Online Shopping Apps: Platforms like Amazon and Flipkart, and now even quick commerce players like Blinkit and Zepto, have become major advertising channels. When you search for something on these apps, you are also shown ads for other products. For instance, Blinkit’s ad revenue has quadrupled in just one year.

Small and Emerging Businesses: The industry is being driven not only by large companies but also by small and medium enterprises (SMEs) and direct-to-consumer (D2C) brands. Their share in digital ad spending is expected to exceed 40% by 2029.

Challenges and Risks

Like any other sector, this one also comes with challenges that investors should be aware of.
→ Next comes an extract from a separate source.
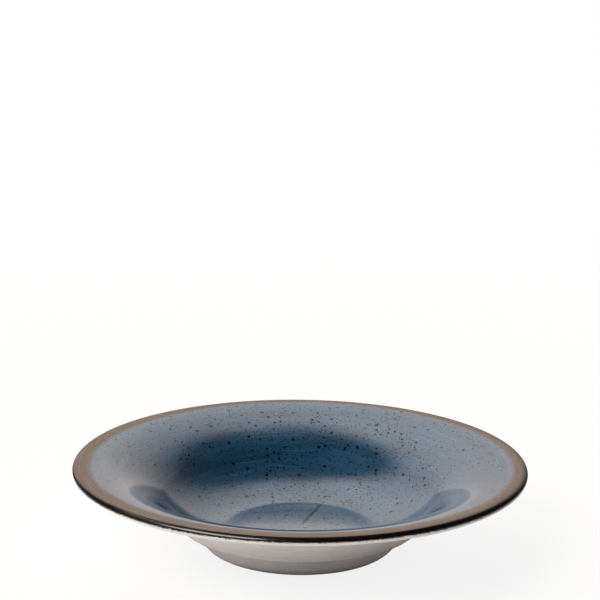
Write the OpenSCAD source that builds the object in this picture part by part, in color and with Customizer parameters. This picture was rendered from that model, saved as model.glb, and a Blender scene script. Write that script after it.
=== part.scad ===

Strict data privacy regulations: The government has become stricter about how companies use customer data. With laws such as the Digital Personal Data Protection (DPDP) Act coming into effect, tracking users and showing them targeted ads has become more difficult. Nearly 85% of users have denied permission for app tracking, making it harder for companies to reach the right audience.

Ad fatigue: Consumers are fed up with repeatedly seeing the same irrelevant ads and are actively ignoring them. This reduces the effectiveness of advertising campaigns.

Rising competition: From April 1, 2025, the government is removing the 6% Equalisation Levy (formerly known as the ‘Google Tax’). This could make large foreign players like Google and Meta even stronger in India, increasing competition for domestic ad-tech companies.

Government Policies and Support

Digital India Mission: Launched in 2015, this campaign has provided affordable internet and digital services across the country. It has laid a strong foundation for the digital advertising industry, bringing millions of people online today.

Digital Advertising Policy (2023): To promote its programmes and messages through digital platforms, the government has introduced an official policy. Under this, websites, OTT platforms, and podcasts can receive government advertisements, giving the sector a direct financial boost.

Support for Start-ups and Innovation: Through initiatives like Start-up India, the government is helping new businesses grow. In addition, the Union Budget 2025 has also provided financial assistance and tax benefits for digital start-ups and MSMEs, making it easier for them to promote themselves online.

What’s in it for Investors?

Investors should keep an eye on certain companies listed in the stock market to be part of this rapidly growing industry. While giants like Google and Meta control nearly 75% of the market, the remaining 25% consists of several small and mid-sized ad-tech companies that are driving this revolution forward.

In India, listed players such as Affle 3i Ltd, Vertoz Ltd, and R K Swamy Ltd are playing a significant role.

What’s Next?

In the next five years, digital advertising will surpass traditional advertising to account for 80 to 85% of total ad spend. Globally, North America’s share is currently 45 to 50%, and is expected to grow at an annual rate of 9 to 11% in the coming years. Meanwhile, the Asia-Pacific region’s share will strengthen further from the current 25 to 30%, driven by internet penetration rising from 50 to 60%, the expansion of e-commerce platforms, and increasing consumption.

India is among the fastest-growing markets in this sector. Here, digital advertising is expected to grow at an annual rate of around 15% between 2024 and 2029. Its share in total ad spend could rise from 50 to 60% to 60 to 70%. The key drivers of this growth are the rise of OTT platforms, widespread high-speed internet coverage, and increasing digital consumption.

*The companies mentioned in the article are for information purposes only. This is not investment advice.